(Rows from a dataset)
(begin)
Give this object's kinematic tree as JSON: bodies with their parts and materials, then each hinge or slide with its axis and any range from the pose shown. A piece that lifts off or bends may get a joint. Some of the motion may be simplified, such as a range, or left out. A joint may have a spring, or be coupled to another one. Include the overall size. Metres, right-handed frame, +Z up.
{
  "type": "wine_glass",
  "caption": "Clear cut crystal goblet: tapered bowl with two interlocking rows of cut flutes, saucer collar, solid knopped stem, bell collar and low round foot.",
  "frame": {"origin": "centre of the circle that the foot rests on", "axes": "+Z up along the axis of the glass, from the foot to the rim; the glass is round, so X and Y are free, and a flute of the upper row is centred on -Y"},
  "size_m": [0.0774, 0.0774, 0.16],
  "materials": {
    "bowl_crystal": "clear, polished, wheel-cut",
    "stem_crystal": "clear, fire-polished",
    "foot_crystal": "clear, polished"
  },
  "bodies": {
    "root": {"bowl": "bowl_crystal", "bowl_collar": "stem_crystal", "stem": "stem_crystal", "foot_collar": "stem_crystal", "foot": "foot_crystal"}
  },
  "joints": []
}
(end)
(begin)
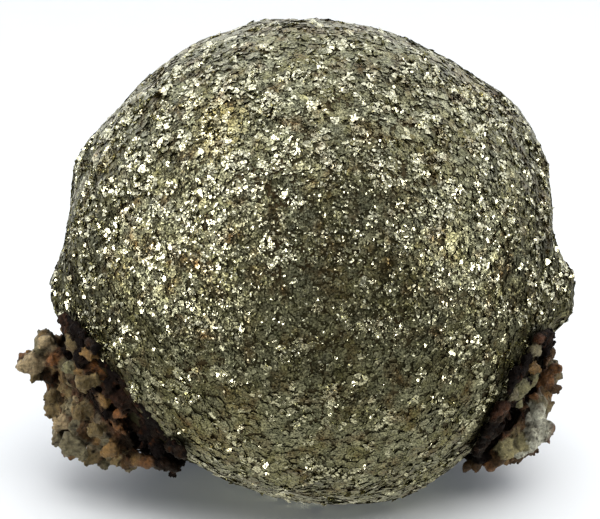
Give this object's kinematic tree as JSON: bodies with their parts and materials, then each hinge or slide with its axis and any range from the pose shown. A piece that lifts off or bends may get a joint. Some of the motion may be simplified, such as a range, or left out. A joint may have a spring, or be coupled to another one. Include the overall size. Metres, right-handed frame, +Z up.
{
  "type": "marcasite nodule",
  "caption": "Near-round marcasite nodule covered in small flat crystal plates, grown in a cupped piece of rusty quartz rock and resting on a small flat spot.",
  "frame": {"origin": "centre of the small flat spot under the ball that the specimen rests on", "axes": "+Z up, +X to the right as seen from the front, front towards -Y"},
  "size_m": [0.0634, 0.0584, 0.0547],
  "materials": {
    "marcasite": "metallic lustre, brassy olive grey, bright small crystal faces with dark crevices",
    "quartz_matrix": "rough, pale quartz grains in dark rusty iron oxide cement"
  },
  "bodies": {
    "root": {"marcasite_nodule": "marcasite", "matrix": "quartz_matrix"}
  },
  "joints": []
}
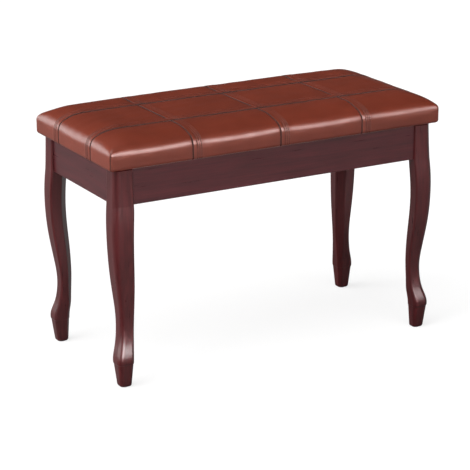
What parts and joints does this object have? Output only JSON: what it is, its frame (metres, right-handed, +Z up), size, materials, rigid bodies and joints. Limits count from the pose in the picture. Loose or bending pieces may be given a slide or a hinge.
(end)
GIVEN INSTRUCTION. Using the listing above, return all lines where the word "with" occurs.

EXERCISE RESPONSE.
Give this object's kinematic tree as JSON: bodies with their parts and materials, then each hinge or slide with its axis and any range from the pose shown. A piece that lifts off or bends may get a joint. Some of the motion may be simplified, such as a range, or left out. A joint may have a spring, or be coupled to another one. Include the overall size. Metres, right-handed frame, +Z up.
  "caption": "Clear cut crystal goblet: tapered bowl with two interlocking rows of cut flutes, saucer collar, solid knopped stem, bell collar and low round foot.",
Give this object's kinematic tree as JSON: bodies with their parts and materials, then each hinge or slide with its axis and any range from the pose shown. A piece that lifts off or bends may get a joint. Some of the motion may be simplified, such as a range, or left out. A joint may have a spring, or be coupled to another one. Include the overall size. Metres, right-handed frame, +Z up.
    "marcasite": "metallic lustre, brassy olive grey, bright small crystal faces with dark crevices",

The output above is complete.